I have always been extremely influenced by my father, who also served in the Army, and I remember growing up always thinking that I wanted to be exactly like him. I remember the stories he used to tell me, and about all the family traditions we had when it came to the military. It became apparent to me at a young age that I wanted to serve in the military when I grew up as well. When I turned 17, in 2010, I went and enlisted in the Army as soon I could. I enlisted in the U.S Army split option program which meant I went to basic training between junior and senior year, and then to my A.I.T after my high school graduation. My original plan was to get my basic training out of the way, start my time and grade as soon as possible, and later get a release from the reserve to go active duty. To be completely honest I never really wanted to be an officer, or even thought about being an officer until I was in basic training. I attended basic at Fort Jackson, SC in the summer of 2011. About half way through the completion of basic we had several cadets from all over the country come and help with training. This was the first time I ever had any experience with cadets, and I quickly began to see how good the cadets and officers really had it.
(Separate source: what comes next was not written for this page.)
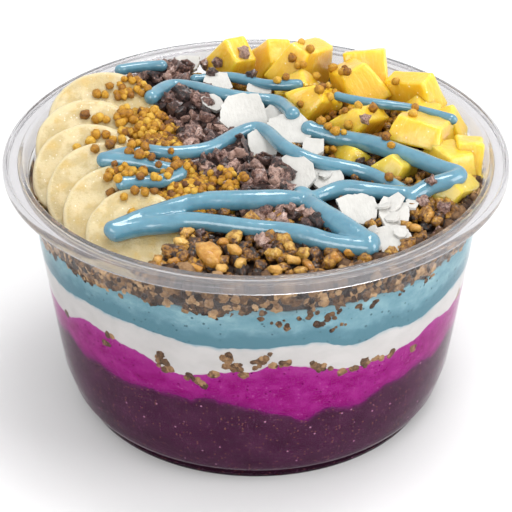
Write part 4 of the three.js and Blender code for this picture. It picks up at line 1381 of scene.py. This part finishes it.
class AddPollen(bpy.types.Operator):
    """Adds the bee pollen, in heaps and as single beads on the other toppings"""

    bl_idname = "fruit_bowl.pollen"
    bl_label = "Bee pollen"

    def execute(self, context):
        stops = [
            (0.08, colour(94, 54, 20)), (0.3, colour(150, 97, 18)), (0.6, colour(192, 136, 20)),
            (1.0, colour(226, 184, 70)),
        ]
        beads = lump_finish("pollen_bead", stops, 1.0, 0.5, 1.1, Roughness=0.4)
        size = sizes().bead / MM
        rng = random.Random(31)
        heap = Scatter("bead", 32, 0.05)
        for spot in heap_spots(POLLEN_HEAPS, rng, HEAPED_BEADS):
            grown = size * (0.66 + 0.34 * rng.random())
            lift = grown * (1.5 * rng.random() - 0.6)
            spot.z = min(spot.z + lift, under_drizzle(spot.x, spot.y, grown) - 0.8 * grown)
            heap.add(spot, [grown] * 3, 0.05 + 0.9 * rng.random())
        drop = seen_from_above([n for n in LAID if n != "bowl_shell"])
        sprinkled = []
        for (x, y), (wide, deep), count in SPRINKLES:
            for _ in range(count):
                out, angle = math.sqrt(rng.random()), rng.random() * math.tau
                spot = (x + wide * out * math.cos(angle), y + deep * out * math.sin(angle), 0.68)
                if under_drizzle(*spot[:2], 0) > HIGHEST or rng.random() < 0.3:
                    sprinkled.append(spot)
        for x, y, share in [(*spot, 0.88) for spot in LOOSE_BEADS] + sprinkled:
            z = drop(x, y)
            grown = size * (share + 0.25 * rng.random())
            z = min(z + 0.6 * grown, HIGHEST - 1.1 * grown)
            heap.add((x, y, z), [grown] * 3, 0.2 + 0.65 * rng.random())
        finish_piece("pollen_beads", heap.done(), beads, "pollen")
        # Painted shade: the body of the heaps is dark brown, for the gaps between the beads.
        painted_shade_core = shade_core_finish("pollen_core", 0.9, colour(52, 32, 14), colour(96, 62, 24))
        finish_piece("pollen_heap", heap_core(POLLEN_HEAPS, 0.9), painted_shade_core, "pollen", ["bee_pollen"])
        return {"FINISHED"}


class AddStage(bpy.types.Operator):
    """Adds the pale floor, the soft light and the camera"""

    bl_idname = "fruit_bowl.stage"
    bl_label = "Stage"

    def execute(self, context):
        scene = context.scene
        pale = Finish("stage_floor", Base_Color=(0.78, 0.78, 0.78, 1), Roughness=0.9)
        bm = bmesh.new()
        bmesh.ops.create_grid(bm, x_segments=1, y_segments=1, size=6)
        mesh = bpy.data.meshes.new("floor")
        bm.to_mesh(mesh)
        bm.free()
        mesh.materials.append(pale.material)
        floor = bpy.data.objects.new("floor", mesh)
        floor.location.z = -0.0001
        scene.collection.objects.link(floor)
        floor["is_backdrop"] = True

        world = bpy.data.worlds.new("studio")
        world.use_nodes = True
        air = world.node_tree.nodes["Background"]
        air.inputs["Color"].default_value = (1, 1, 1, 1)
        air.inputs["Strength"].default_value = 0.95
        scene.world = world
        self.lamp("key", (0.2, 0.16, 1.0), 4.6, 0.4)
        self.lamp("side", (0.9, -0.3, 0.45), 4.9, 0.6)
        self.lamp("fill", (-0.35, -0.85, 0.5), 3.2, 0.5)

        data = bpy.data.cameras.new("camera")
        data.lens = LENS
        data.sensor_width = SENSOR
        camera = bpy.data.objects.new("camera", data)
        camera.location = CAMERA_PLACE
        camera.rotation_euler = (math.radians(CAMERA_LEAN), 0, 0)
        scene.collection.objects.link(camera)
        scene.camera = camera
        scene.view_settings.view_transform = "Standard"
        return {"FINISHED"}

    @staticmethod
    def lamp(name, place, power, size):
        data = bpy.data.lights.new(name, "AREA")
        data.energy = power
        data.size = size
        lamp = bpy.data.objects.new(name, data)
        lamp.location = place
        aim = Vector((0, 0, 0.05)) - Vector(place)
        lamp.rotation_euler = aim.to_track_quat("-Z", "Y").to_euler()
        bpy.context.scene.collection.objects.link(lamp)


PIECES = [
    AddStage, AddBowl, AddLayers, AddGranola, AddBananas, AddPineapple, AddCoconut, AddDrizzle,
    AddCacao, AddPollen,
]


class FruitBowlPanel(bpy.types.Panel):
    """Lists the pieces of the bowl"""

    bl_idname = "VIEW3D_PT_fruit_bowl"
    bl_label = "Fruit Bowl"
    bl_space_type = "VIEW_3D"
    bl_region_type = "UI"
    bl_category = "Fruit Bowl"

    def draw(self, context):
        column = self.layout.column()
        for group in (context.scene.fruit_bowl_sizes, context.scene.fruit_bowl_colours):
            for name in group.__annotations__:
                column.prop(group, name)
        for operator in PIECES:
            column.operator(operator.bl_idname)


CLASSES = [BowlSizes, BowlColours, *PIECES, FruitBowlPanel]


def register():
    for kind in CLASSES:
        bpy.utils.register_class(kind)
    bpy.types.Scene.fruit_bowl_sizes = PointerProperty(type=BowlSizes)
    bpy.types.Scene.fruit_bowl_colours = PointerProperty(type=BowlColours)


def unregister():
    del bpy.types.Scene.fruit_bowl_colours
    del bpy.types.Scene.fruit_bowl_sizes
    for kind in reversed(CLASSES):
        bpy.utils.unregister_class(kind)


def main():
    register()
    for operator in PIECES:
        group, name = operator.bl_idname.split(".")
        getattr(getattr(bpy.ops, group), name)()
    boxes = {"cad": CAD_BOX, "visual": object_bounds()}
    {k: [list(corner) for corner in box] for k, box in boxes.items()}


if __name__ == "__main__":
    main()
I returned back home after basic to finish my senior year of high school, and began applying to colleges that offered Army ROTC. After a lot of debating I decided that I was going to attend Metro State for at least my first year of college. Coming into ROTC I never really knew what to expect because I had heard a lot of mixed reviews. Right off the bat it became clear to me that ROTC at Metro was the perfect fit for me. The program has helped me tremendously with my grades in school, and as well as adjusting to my first year of college. Between Physical Training (PT) in the morning, class, labs, and ranger challenge I have been able to gain more hands on experience then I ever would have in the reserves. I get to go to school every day and do what I love to do as well as being able to work towards my criminal justice degree full-time. Choosing to do ROTC has been one of the greatest decisions I have ever made, and I wouldn’t change any of it for the world."